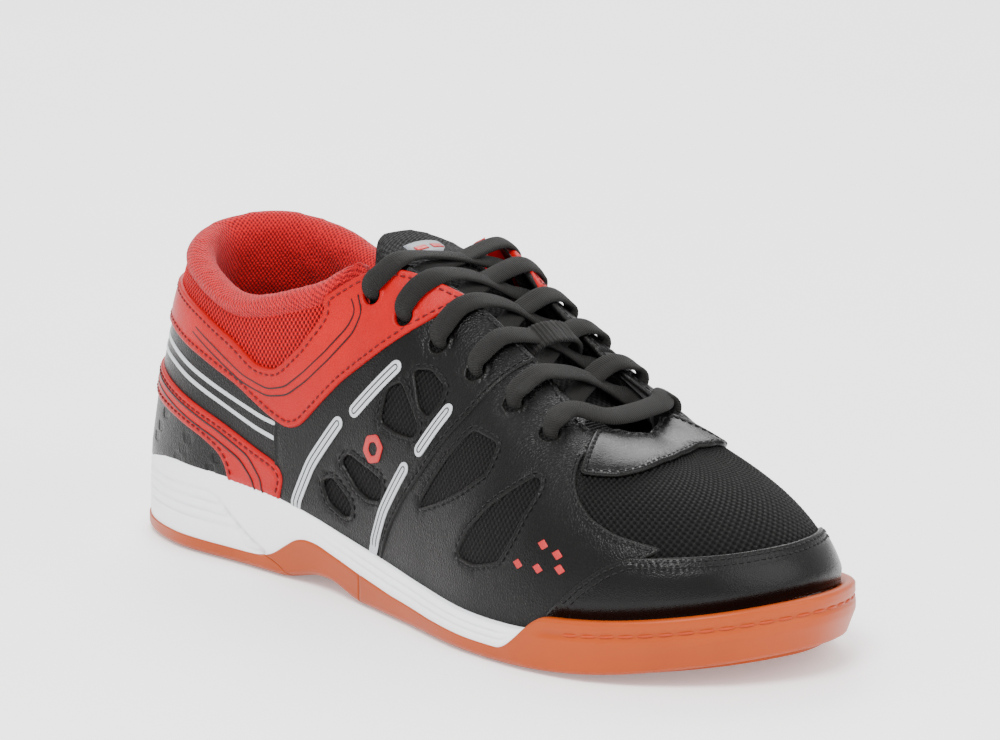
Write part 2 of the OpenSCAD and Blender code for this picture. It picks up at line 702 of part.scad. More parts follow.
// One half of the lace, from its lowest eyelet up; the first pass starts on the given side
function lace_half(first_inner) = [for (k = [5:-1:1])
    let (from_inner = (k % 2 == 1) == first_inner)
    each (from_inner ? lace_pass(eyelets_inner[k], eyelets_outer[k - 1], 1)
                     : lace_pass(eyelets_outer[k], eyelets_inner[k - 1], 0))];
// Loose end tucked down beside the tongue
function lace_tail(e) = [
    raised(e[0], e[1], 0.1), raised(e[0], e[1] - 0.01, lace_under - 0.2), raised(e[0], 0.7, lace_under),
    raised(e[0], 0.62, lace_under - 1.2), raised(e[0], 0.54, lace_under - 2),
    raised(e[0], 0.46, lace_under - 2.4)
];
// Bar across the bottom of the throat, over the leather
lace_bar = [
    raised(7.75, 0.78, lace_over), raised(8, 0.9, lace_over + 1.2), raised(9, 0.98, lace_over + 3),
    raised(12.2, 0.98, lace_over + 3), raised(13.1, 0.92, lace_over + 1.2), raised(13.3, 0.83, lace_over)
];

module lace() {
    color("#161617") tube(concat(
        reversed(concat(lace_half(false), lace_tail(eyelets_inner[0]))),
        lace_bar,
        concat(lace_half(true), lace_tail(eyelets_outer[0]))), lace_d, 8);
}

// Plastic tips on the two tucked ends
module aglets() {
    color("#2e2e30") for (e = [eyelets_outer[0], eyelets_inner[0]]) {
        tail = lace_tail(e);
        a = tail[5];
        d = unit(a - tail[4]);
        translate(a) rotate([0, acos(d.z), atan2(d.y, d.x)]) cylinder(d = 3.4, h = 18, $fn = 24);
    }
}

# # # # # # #

Go through the listing and copy all of it exactly.

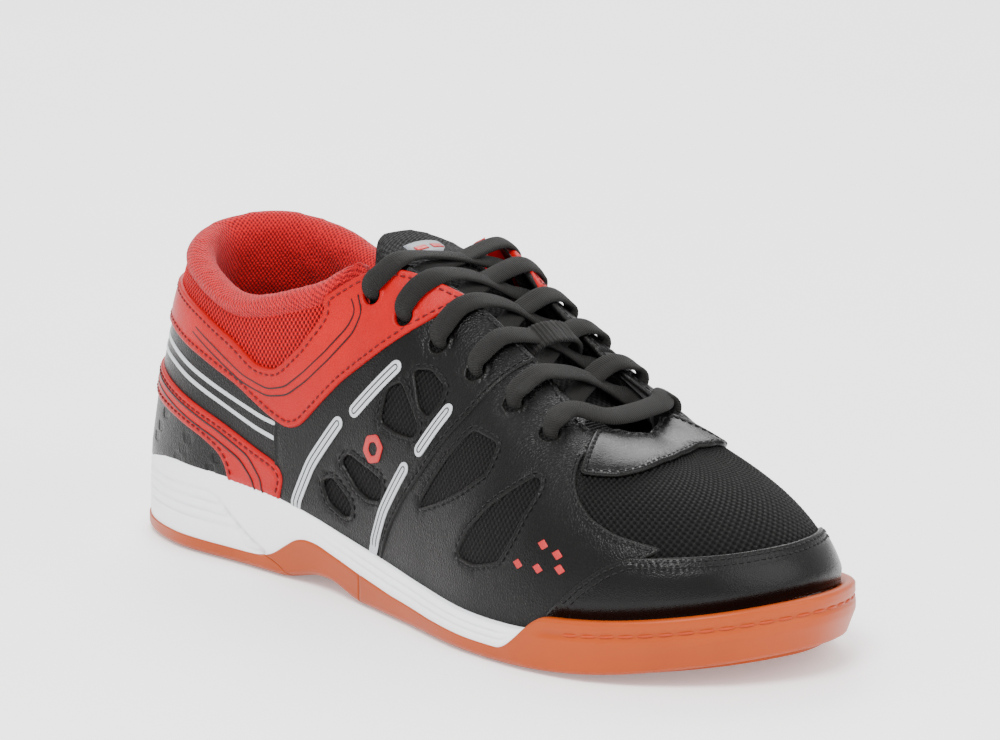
Write part 2 of the OpenSCAD and Blender code for this picture. It picks up at line 702 of part.scad. More parts follow.
// One half of the lace, from its lowest eyelet up; the first pass starts on the given side
function lace_half(first_inner) = [for (k = [5:-1:1])
    let (from_inner = (k % 2 == 1) == first_inner)
    each (from_inner ? lace_pass(eyelets_inner[k], eyelets_outer[k - 1], 1)
                     : lace_pass(eyelets_outer[k], eyelets_inner[k - 1], 0))];
// Loose end tucked down beside the tongue
function lace_tail(e) = [
    raised(e[0], e[1], 0.1), raised(e[0], e[1] - 0.01, lace_under - 0.2), raised(e[0], 0.7, lace_under),
    raised(e[0], 0.62, lace_under - 1.2), raised(e[0], 0.54, lace_under - 2),
    raised(e[0], 0.46, lace_under - 2.4)
];
// Bar across the bottom of the throat, over the leather
lace_bar = [
    raised(7.75, 0.78, lace_over), raised(8, 0.9, lace_over + 1.2), raised(9, 0.98, lace_over + 3),
    raised(12.2, 0.98, lace_over + 3), raised(13.1, 0.92, lace_over + 1.2), raised(13.3, 0.83, lace_over)
];

module lace() {
    color("#161617") tube(concat(
        reversed(concat(lace_half(false), lace_tail(eyelets_inner[0]))),
        lace_bar,
        concat(lace_half(true), lace_tail(eyelets_outer[0]))), lace_d, 8);
}

// Plastic tips on the two tucked ends
module aglets() {
    color("#2e2e30") for (e = [eyelets_outer[0], eyelets_inner[0]]) {
        tail = lace_tail(e);
        a = tail[5];
        d = unit(a - tail[4]);
        translate(a) rotate([0, acos(d.z), atan2(d.y, d.x)]) cylinder(d = 3.4, h = 18, $fn = 24);
    }
}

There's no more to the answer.